Sarah Ens is a writer and editor based in Treaty 1 territory (Winnipeg, MB). Her writing has appeared in Prairie Fire, Arc Poetry Magazine, The New Quarterly, Contemporary Verse 2, Poetry Is Dead, Room Magazine, and SAD Mag. Her debut collection of poetry, The World Is Mostly Sky, was shortlisted for the 2021 McNally Robinson Book of the Year Award and the 2022 Lansdowne Prize for Poetry. Flyway is her second book of poetry.

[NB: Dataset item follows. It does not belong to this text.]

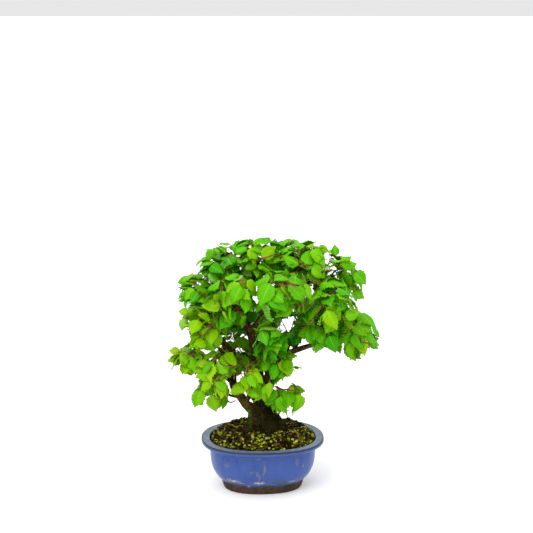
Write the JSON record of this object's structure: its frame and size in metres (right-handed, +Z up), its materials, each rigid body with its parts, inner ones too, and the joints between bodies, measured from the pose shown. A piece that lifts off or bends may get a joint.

How did you first engage with poetry?
My first encounters with poetry happened in church, with hymns and scripture as the points of entry. I remember, during congregational singing, being struck by figurative language—how it can give shape to abstract ideas or amplify the enigmatic—and wanting to repeat certain lines over and over. “Let Thy goodness like a fetter / bind my wandering heart to Thee,” for example, made me excited about simile and how good a verb can feel.
The first poets I engaged with on the page were ee cummings and Di Brandt. Poems so passionate they eschewed the rules of punctuation appealed deeply to my teenage sensibilities! Brandt’s questions i asked my mother, that slim, bright, potent book, also opened the idea that maybe I could write poetry.